So I went to the Farmer’s Market the other day. This market is one of my favorite signs of summer; full of local produce, locally made soaps and jams and jewelry and breads. Locally raised meats, and eggs and cheese.
I love it.
I love going there on Friday afternoons and seeing what I can find for the week.
Of course, these are early days for markets in New England, especially up here in Northern Massachusetts. Sure, the lettuce is great and the eggs are plentiful, but we are weeks away from tomatoes and cukes and summer squash.
But this is the season of the wonderful, woefully underappreciated garlic scapes.
The scapes are the tall loops of stalk that the garlic bulb sends up in early summer. They are filled with all of the flavor of a garlic clove, but they’re more tender and a bit less bitter.
I’ve been using them for years, cut up and sauteed in place of the minced cloves. But the other day I realized that in my enthusiasm over the market’s reopening, I’d bought more than I could use in such a casual way.
I had four big piles of garlic scapes, and I needed to find a way to use them.
Enter the world of “Garlic Scape Pesto”.
This is the point where I need to remind you that I had NO IDEA of what I was doing. None. I’d never made this dish. In fact, I hadn’t made regular old unexciting basil pesto for a few years.
But I had those scapes. I had a husband who loves pasta. I had some time. And I had the internet.
I researched “garlic scapes” and “garlic scape pesto” and “what the hell does one do with so many garlic scapes” and a few other items.
And I read. I read around ten recipes for pesto made with scapes. I noticed that they all had a lot in common. Mince the scapes as finely as you can, add olive oil, salt, pepper and some good cheese.
So, I put my scapes into a food processor. I minced the living daylights out of them. They were still woody and tough. So I added about 1/4 cup of olive oil. Mince again. Add some salt. Add some pepper. Mince even more.
Still woody. Still kind of tough.
So….on a whim, I added some fresh lemon juice. Where did I get this idea? Well, I had some extra lemons around. And I know that lemons and summery garlicky salads go together.
Juice in, mincing on.
Finally, I seemed to have a decent garlicky paste.
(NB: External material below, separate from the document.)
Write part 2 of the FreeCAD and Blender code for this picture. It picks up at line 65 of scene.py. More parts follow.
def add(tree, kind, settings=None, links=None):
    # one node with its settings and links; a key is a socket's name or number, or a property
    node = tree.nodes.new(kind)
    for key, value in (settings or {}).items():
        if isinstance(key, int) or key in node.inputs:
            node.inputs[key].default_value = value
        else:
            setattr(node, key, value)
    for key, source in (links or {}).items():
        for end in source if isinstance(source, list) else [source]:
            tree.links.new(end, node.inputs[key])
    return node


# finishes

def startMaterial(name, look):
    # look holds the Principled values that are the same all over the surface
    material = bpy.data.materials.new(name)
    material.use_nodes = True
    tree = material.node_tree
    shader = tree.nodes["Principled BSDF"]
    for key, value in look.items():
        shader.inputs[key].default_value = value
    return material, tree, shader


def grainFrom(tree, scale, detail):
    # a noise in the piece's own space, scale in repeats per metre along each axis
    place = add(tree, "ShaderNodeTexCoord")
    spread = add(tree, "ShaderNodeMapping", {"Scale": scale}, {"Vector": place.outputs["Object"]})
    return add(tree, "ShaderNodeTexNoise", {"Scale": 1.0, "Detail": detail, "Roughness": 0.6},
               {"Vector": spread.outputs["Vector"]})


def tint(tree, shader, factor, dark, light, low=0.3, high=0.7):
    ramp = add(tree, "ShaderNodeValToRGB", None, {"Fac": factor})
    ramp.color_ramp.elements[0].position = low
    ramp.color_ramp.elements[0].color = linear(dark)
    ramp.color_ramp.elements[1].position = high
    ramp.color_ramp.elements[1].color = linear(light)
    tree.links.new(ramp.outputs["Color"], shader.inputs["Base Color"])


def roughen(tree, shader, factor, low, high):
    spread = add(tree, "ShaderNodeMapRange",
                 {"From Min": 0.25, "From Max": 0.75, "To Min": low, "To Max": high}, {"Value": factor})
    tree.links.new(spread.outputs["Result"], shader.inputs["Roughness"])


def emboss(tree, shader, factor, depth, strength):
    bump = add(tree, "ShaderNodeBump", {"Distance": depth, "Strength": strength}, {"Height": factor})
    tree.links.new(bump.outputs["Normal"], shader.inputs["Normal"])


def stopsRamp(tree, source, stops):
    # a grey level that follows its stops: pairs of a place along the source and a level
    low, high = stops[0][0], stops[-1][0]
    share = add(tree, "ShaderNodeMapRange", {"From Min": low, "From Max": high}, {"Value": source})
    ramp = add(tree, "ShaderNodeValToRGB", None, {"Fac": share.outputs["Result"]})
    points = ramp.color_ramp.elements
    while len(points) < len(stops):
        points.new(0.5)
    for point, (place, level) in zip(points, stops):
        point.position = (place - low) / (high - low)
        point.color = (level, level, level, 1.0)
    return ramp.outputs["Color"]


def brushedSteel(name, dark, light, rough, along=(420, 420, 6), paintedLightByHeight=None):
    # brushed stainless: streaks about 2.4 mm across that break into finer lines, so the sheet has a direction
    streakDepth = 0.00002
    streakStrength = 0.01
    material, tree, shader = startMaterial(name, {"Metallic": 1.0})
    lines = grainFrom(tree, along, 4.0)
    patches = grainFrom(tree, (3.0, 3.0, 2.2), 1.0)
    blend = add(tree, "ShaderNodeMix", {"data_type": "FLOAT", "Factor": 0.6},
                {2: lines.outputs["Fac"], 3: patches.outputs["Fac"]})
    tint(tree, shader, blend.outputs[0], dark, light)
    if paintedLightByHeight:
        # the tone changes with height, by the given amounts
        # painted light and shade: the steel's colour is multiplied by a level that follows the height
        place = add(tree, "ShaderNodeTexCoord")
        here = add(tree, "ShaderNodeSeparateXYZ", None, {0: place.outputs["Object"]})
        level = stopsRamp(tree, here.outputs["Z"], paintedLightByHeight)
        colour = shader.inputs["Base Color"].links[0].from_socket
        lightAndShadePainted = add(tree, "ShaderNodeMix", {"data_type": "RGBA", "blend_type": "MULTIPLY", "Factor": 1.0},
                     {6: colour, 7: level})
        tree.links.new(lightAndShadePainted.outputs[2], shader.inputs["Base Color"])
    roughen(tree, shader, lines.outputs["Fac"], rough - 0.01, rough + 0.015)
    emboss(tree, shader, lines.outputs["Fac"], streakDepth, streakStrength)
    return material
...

I put it in a fry pan, and warmed it up. I realized that the bits of garlic scape were still sort of chunky in there. I like a creamier pesto texture. So I added in about a 1/2 cup of cream and I grated in a bunch of Romano cheese.
Now, most pesto recipes call for Parmagiano cheese, but I prefer Romano. That’s what I had, that’s what I used.
And I also added a couple of tablespoons of pignole nuts. Because yum.
I stirred it all. I simmered it.
It was all VERY easy. The whole shebang took me about 15 minutes, tops.
When Paul came home from work, I cooked up some frozen spinach ravioli and put the pesto on top.
Very garlicky, but who cares? As long as both members of the sleeping squad eat it, who really cares?
You should try this. So easy. So simple. But you still get to casually mention to your work friends that “last night I made some garlic scape pesto ravioli.” I guarantee they’ll be impressed.